Trial courts are often called upon to decide disputed facts and we generally apply a deferential review to those decisions. See Carmouche v. State ,
A police report made a part of the appellate record notes that Caso is 5'8? and 160 pounds, while Appellant is 6'2? and 250 pounds.
Dropping the deadly weapon allegation did make Appellant at least eligible for community supervision, and reduce the minimum sentence from fifteen years to five years. Tex.Code Crim.Proc.Ann. art. 42.12, § 3g(a)(2) (West Supp. 2016)(use of a deadly weapon limits trial court's authority to place a defendant on community supervision); See Tex.Penal Code Ann. § 12.42(c)(1) (first degree felony following enhancement subject to minimum fifteen year sentence).

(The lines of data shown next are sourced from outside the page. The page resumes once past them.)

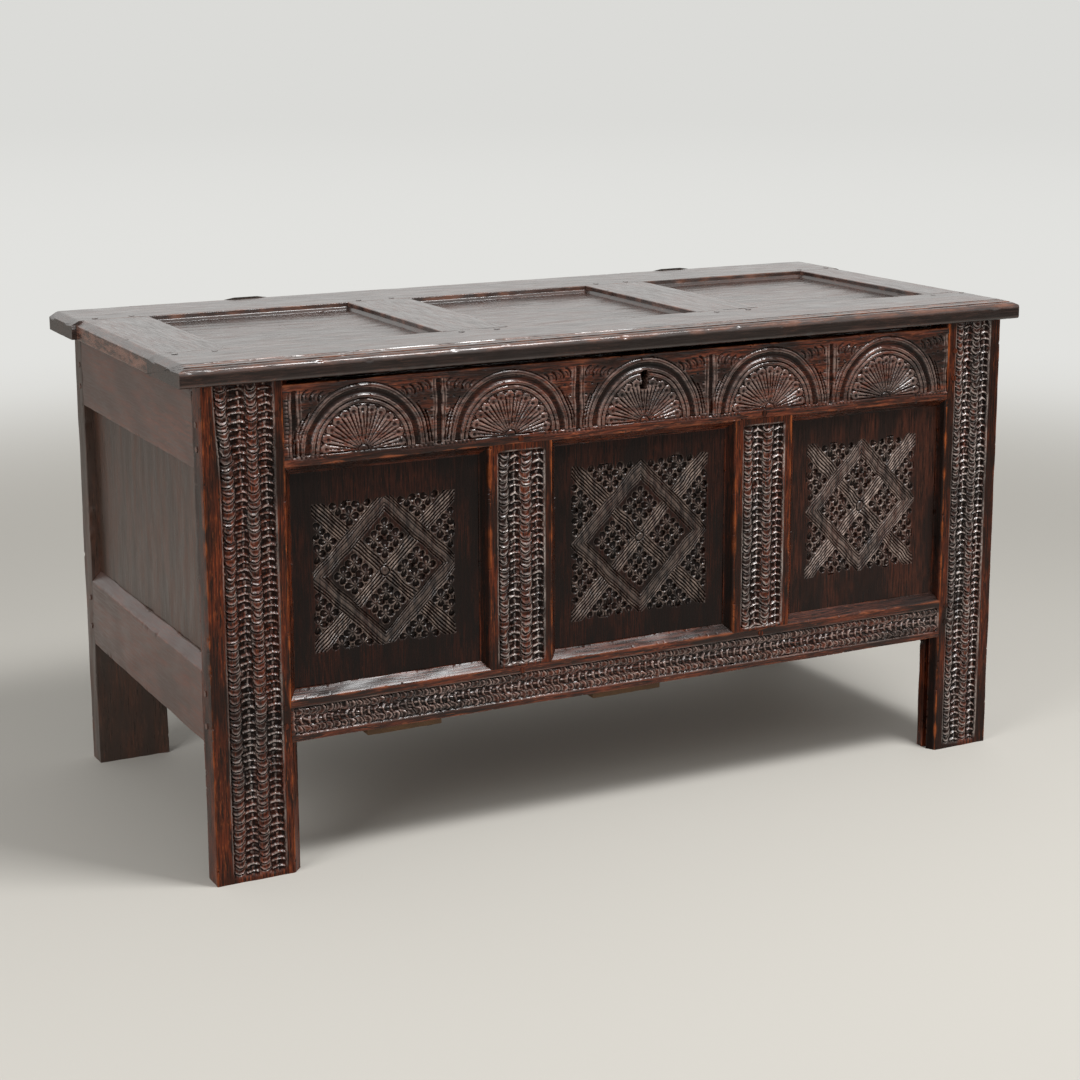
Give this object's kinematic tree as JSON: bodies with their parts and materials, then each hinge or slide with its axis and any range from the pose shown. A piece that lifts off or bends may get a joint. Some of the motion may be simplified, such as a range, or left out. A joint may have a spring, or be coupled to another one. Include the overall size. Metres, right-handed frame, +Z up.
{
  "type": "coffer chest",
  "caption": "Joined oak coffer on stile feet, with carved frame-and-panel front, plain panelled ends and back, and a hinged panelled lid with an inside lock.",
  "frame": {"origin": "centre of the bounding box, on the floor under the chest", "axes": "+X along the front to the viewer's right, +Y from the front to the back, +Z up"},
  "size_m": [1.372, 0.6184, 0.718],
  "materials": {
    "oak_front": "carved oak, near black with age and wax, worn to red-brown on the edges",
    "oak_side": "plain oak, dark grey-brown, satin wax",
    "oak_back": "plain oak, riven and dull brown",
    "oak_lid": "plain oak, dark brown, waxed and polished by use",
    "oak_floor": "bare unwaxed oak, dry and light brown",
    "iron": "hand-forged iron, dark and lightly rusted"
  },
  "bodies": {
    "chest": {"back_bottom_rail": "oak_back", "back_muntin_left": "oak_back", "back_muntin_right": "oak_back", "back_panel_left": "oak_back", "back_panel_middle": "oak_back", "back_panel_right": "oak_back", "back_pegs": "oak_back", "back_top_rail": "oak_back", "floor_batten_left": "oak_floor", "floor_batten_middle": "oak_floor", "floor_board_1": "oak_floor", "floor_board_2": "oak_floor", "floor_board_3": "oak_floor", "floor_nails": "iron", "front_bottom_rail": "oak_front", "front_muntin_left": "oak_front", "front_muntin_right": "oak_front", "front_panel_left": "oak_front", "front_panel_middle": "oak_front", "front_panel_right": "oak_front", "front_pegs": "oak_front", "front_stile_left": "oak_front", "front_stile_right": "oak_front", "front_top_rail": "oak_front", "hinge_chest_leaf_left": "iron", "hinge_chest_leaf_right": "iron", "hinge_nails_chest": "iron", "hinge_pin_left": "iron", "hinge_pin_right": "iron", "lock_case": "iron", "lock_nails": "iron", "lock_plate": "iron", "lock_spring": "iron", "rear_stile_left": "oak_back", "rear_stile_right": "oak_back", "side_bottom_rail_left": "oak_side", "side_bottom_rail_right": "oak_side", "side_panel_left": "oak_side", "side_panel_right": "oak_side", "side_pegs": "oak_side", "side_top_rail_left": "oak_side", "side_top_rail_right": "oak_side"},
    "lid": {"hinge_lid_leaf_left": "iron", "hinge_lid_leaf_right": "iron", "hinge_nails_lid": "iron", "lid_back_rail": "oak_lid", "lid_end_left": "oak_lid", "lid_end_right": "oak_lid", "lid_front_rail": "oak_lid", "lid_muntin_left": "oak_lid", "lid_muntin_right": "oak_lid", "lid_panel_left": "oak_lid", "lid_panel_middle": "oak_lid", "lid_panel_right": "oak_lid", "lid_pegs": "oak_lid", "lock_staple": "iron", "staple_nails": "iron"},
    "lock_bolt": {"lock_bolt": "iron"}
  },
  "joints": [
    {"name": "lid_hinge", "type": "hinge", "parent": "chest", "child": "lid", "pos_m": [0, 0.30375, 0.68825], "axis": [-1, 0, 0], "range_deg": [0, 100]},
    {"name": "lock_bolt_slide", "type": "slide", "parent": "chest", "child": "lock_bolt", "axis": [1, 0, 0], "range_m": [0, 0.011]}
  ]
}
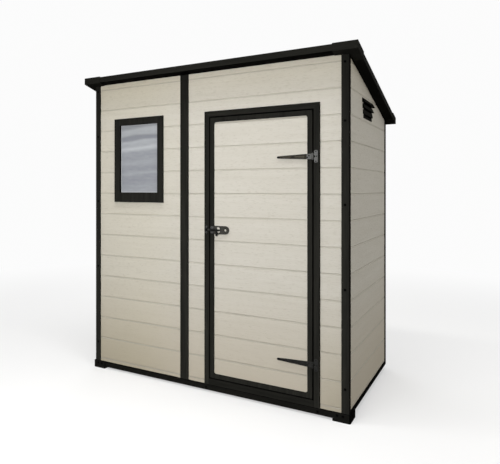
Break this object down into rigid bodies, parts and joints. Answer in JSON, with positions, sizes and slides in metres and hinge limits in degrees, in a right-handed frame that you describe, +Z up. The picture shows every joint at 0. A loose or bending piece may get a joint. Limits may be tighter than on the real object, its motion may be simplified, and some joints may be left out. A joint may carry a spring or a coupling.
{
  "type": "resin pent shed",
  "caption": "Walk-in garden shed of grooved resin boards with a single-slope roof, a side window, side vents and one outward opening door with strap hinges and a slide bolt.",
  "frame": {"origin": "on the ground, below the centre of the roof's outline", "axes": "+Z up, front with the door faces -Y, +X to the right of someone facing the door"},
  "size_m": [1.853, 1.098, 1.9978],
  "materials": {
    "wall_board": "matt beige resin with a fine wood grain",
    "door_board": "matt beige resin with a fine wood grain",
    "trim": "satin black-brown resin",
    "roof_board": "matt black-brown resin with a fine grain",
    "floor": "matt dark resin",
    "metal": "dark zinc and black coated steel",
    "pane": "grey-blue acrylic sheet"
  },
  "bodies": {
    "shed": {"floor_left": "floor", "floor_right": "floor", "base_feet": "trim", "base_rail_front": "trim", "base_rail_back": "trim", "base_rail_left": "trim", "base_rail_right": "trim", "post_front_left": "trim", "post_front_right": "trim", "post_back_left": "trim", "post_back_right": "trim", "mid_post_front": "trim", "mid_post_back": "trim", "front_wall_window": "wall_board", "front_wall_latch_side": "wall_board", "front_wall_hinge_side": "wall_board", "front_wall_over_door": "wall_board", "side_wall_left": "wall_board", "side_wall_right": "wall_board", "back_wall_left": "wall_board", "back_wall_right": "wall_board", "window_frame": "trim", "window_pane": "pane", "vent_left": "trim", "vent_right": "trim", "door_jamb_latch": "trim", "door_jamb_hinge": "trim", "door_head": "trim", "door_sill": "trim", "roof_boards_left": "roof_board", "roof_boards_right": "roof_board", "roof_trim_front": "trim", "roof_trim_back": "trim", "roof_trim_left": "trim", "roof_trim_right": "trim", "roof_caps": "trim", "hinge_butt_upper": "metal", "hinge_butt_lower": "metal", "latch_keeper": "metal"},
    "door": {"door_rim": "trim", "door_panel": "door_board", "hinge_strap_upper": "metal", "hinge_strap_lower": "metal", "latch_plate": "metal"},
    "bolt": {"latch_bolt": "metal"}
  },
  "joints": [
    {"name": "door_hinge", "type": "hinge", "parent": "shed", "child": "door", "pos_m": [0.67475, -0.507, 0.85], "axis": [0, 0, 1], "range_deg": [0, 165]},
    {"name": "bolt_slide", "type": "slide", "parent": "door", "child": "bolt", "axis": [-1, 0, 0], "range_m": [0, 0.014]}
  ]
}
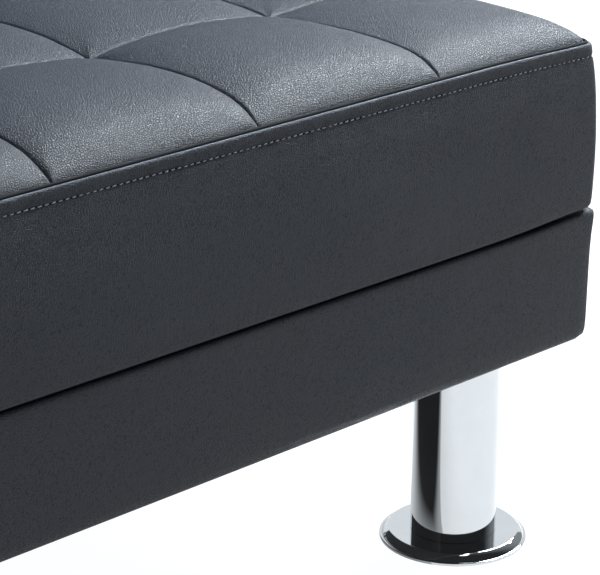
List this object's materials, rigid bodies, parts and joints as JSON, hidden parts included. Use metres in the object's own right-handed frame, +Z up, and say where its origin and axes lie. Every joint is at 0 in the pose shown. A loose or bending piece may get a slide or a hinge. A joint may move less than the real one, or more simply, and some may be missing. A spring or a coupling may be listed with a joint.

The following is the testimony of which Appellant now complains:
Q. When the police arrived, you tell them what happened?
A. My son and I. When the police said, no, the police got scared when he saw him. They checked him, and they gave him the first-first aid, and they couldn't believe what they were seeing.
Q. This is the police seeing your son?
A. Yes.
We also agree with the State that the trial court would not have abused its discretion in permitting this testimony under an exception to the hearsay rule, such as Tex.R.Evid. 803(1).